Então deverias ter sido tu a ganhar!

É verdade, mas não fui. Reclamei novamente para o jornal, cheguei a escrever ao premiado pedindo explicações sobre a sua participação. Só recebi silêncio. Contactei então diversas entidades públicas, daquelas que costumam aparecer a fiscalizar os sorteios da Santa Casa da Misericórdia. Uns não responderam…

O que é uma resposta típica no nosso país…

Outros explicaram que não tinham nada a ver com o assunto, que era uma iniciativa particular e que a entidade que promoveu o concurso é que tinha de dar explicações.

E assim ficaste vigarizado, consciente mas impotente!

Agora que estamos a falar destas coisas, e que o Alfredo contou esta história antiga, tenho uma recente. Sabias que há um bacalhau à venda para este Natal que oferece viagens ao país onde foi pescado? É verdade! Comprei-o porque era de boa qualidade e, já que o fiz, quis concorrer. Era simples: mandar uma mensagem para um número (telefónico) e indicar alguns algarismos do documento de compra. Como o custo do envio anunciado era muito baixo concretizei. Qual não foi o meu espanto quando, tanto a minha esposa como eu, recebíamos sempre a informação de que a mensagem não tinha sido entregue.

Tanto tu como a tua esposa tinham algum bloqueio na configuração do telemóvel!

Foi o que pensei! Mas mesmo dando as permissões máximas, a mensagem não entrava. E como considero um dever cívico não me calar contactei a entidade organizadora do concurso que foi céleres a responder, embora com algumas incongruências. Nesses contactos informaram-me que era a operadora T que estava encarregue de organizar o serviço de recepção das mensagens. Veio-me à cabeça uma pergunta estúpida: será que só os compradores de bacalhau com telemóveis dessa operadora é que podem concorrer?

Seria absurdo!

Absurdo mas real. Tendo solicitado a um amigo, com aparelho dessa operadora, que procedesse da mesma forma que nós, ele teve de imediato a informação de que era um serviço especial e forneciam os dados para aceder-lhe. E, de seguida, a mensagem foi enviada e recebida.

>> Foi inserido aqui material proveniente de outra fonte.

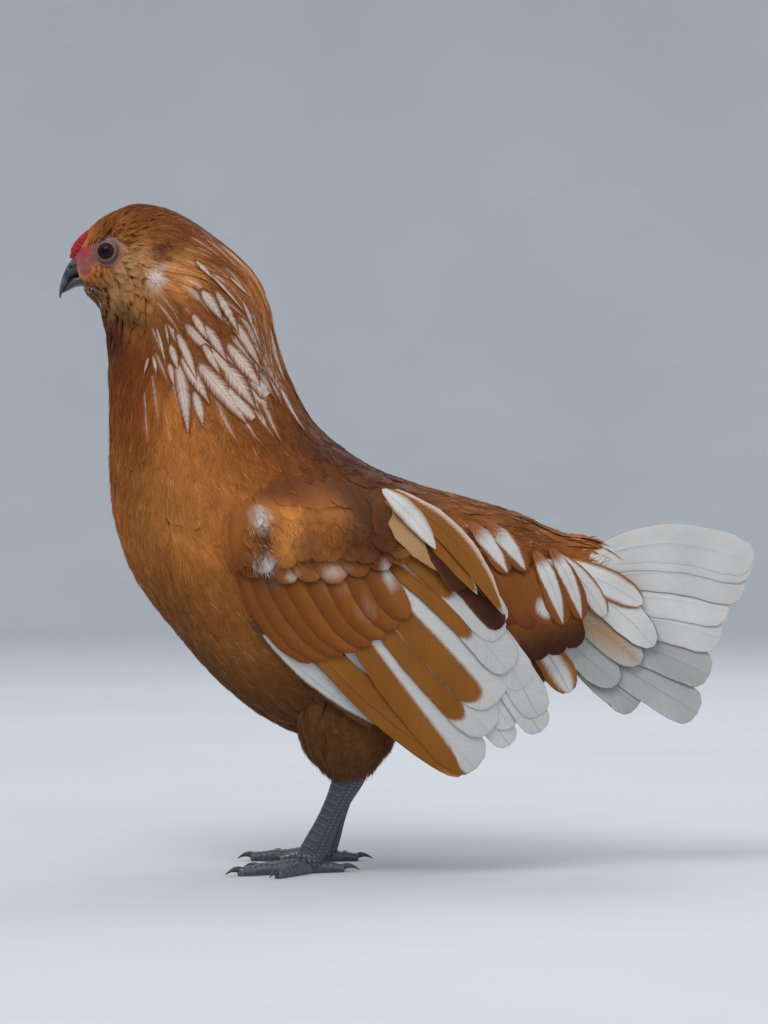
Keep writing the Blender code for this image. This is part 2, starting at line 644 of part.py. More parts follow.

Levas-me contigo quando ganhares a viagem?

Nada disso amigo. A mensagem foi enviada e a resposta recebida de imediato: “… Ainda não foi desta vez que ganhou.”

Não era entre todas as mensagens recebidas que deveria haver, depois da data limite, o sorteio?

Admito que sim, mas o mecanismo obscuro da operadora, para além de ter recebido o valor acrescentado, deu logo a sentença.

Já percebi que também tu não telefonaste para ganhar os 70.000!

Concursos de sorte exigem transparência e controlo. Transparência na escolha por parte do candidato, nas regras do concurso, na visualização do sorteio por parte dos interessados. Controlo por parte de entidades públicas de reconhecida idoneidade, identificação de instância de recurso perante qualquer anomalia. Concursos cujo resultado sai de um “buraco negro” são de rejeitar.

Mas há sempre o anúncio de um vencedor! Às vezes até éo audível ou visível!

Pode ser o coelho tirado da cartola do ilusionista, sem qualquer credibilidade.

Desculpem intrometer-me na vossa conversa, mas não pude deixar de ouvi-la enquanto tomava o café. O que parece particularmente grave é ver a impunidade com que se tira dinheiro aos crédulos explorando a iliteracia financeira! Aproveitado as dificuldades de muitos de nós!